Treat validation as a routine that runs after every tracking change and on a regular cadence, not a one-off at launch.
The checklist
Work top to bottom; a single failure can invalidate a whole report. Confirm the page tag is present exactly once, then walk the rest in order. Re-run the list whenever you change the site, the tag manager, or the analytics configuration.
- Tag fires exactly once per page (no duplicate loads)

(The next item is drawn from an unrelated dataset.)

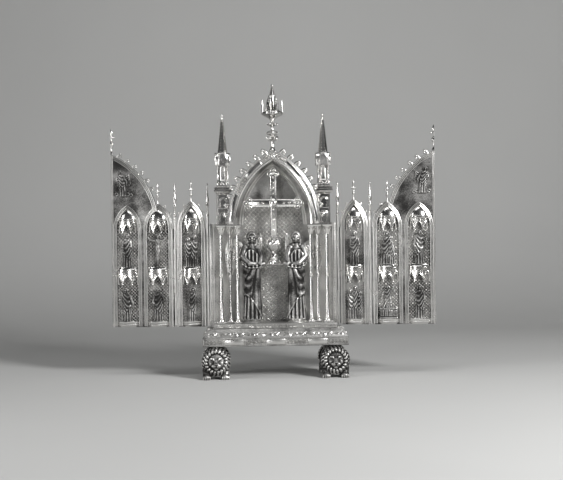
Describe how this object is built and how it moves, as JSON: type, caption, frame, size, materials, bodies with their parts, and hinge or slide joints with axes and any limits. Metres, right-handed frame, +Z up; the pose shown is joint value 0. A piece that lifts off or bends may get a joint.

- Bot and spam traffic is filtered or classified out
- Internal and QA traffic is excluded
- Reporting time zone and currency are correct
- Key events fire with the right parameters after deploys
- Hostname/valid-property filtering blocks ghost hits
- Check whether the report is sampled before deciding
How it appears in analytics and logs
A report that passes every item is trustworthy for its purpose; a failed item tells you exactly which metric to distrust and why.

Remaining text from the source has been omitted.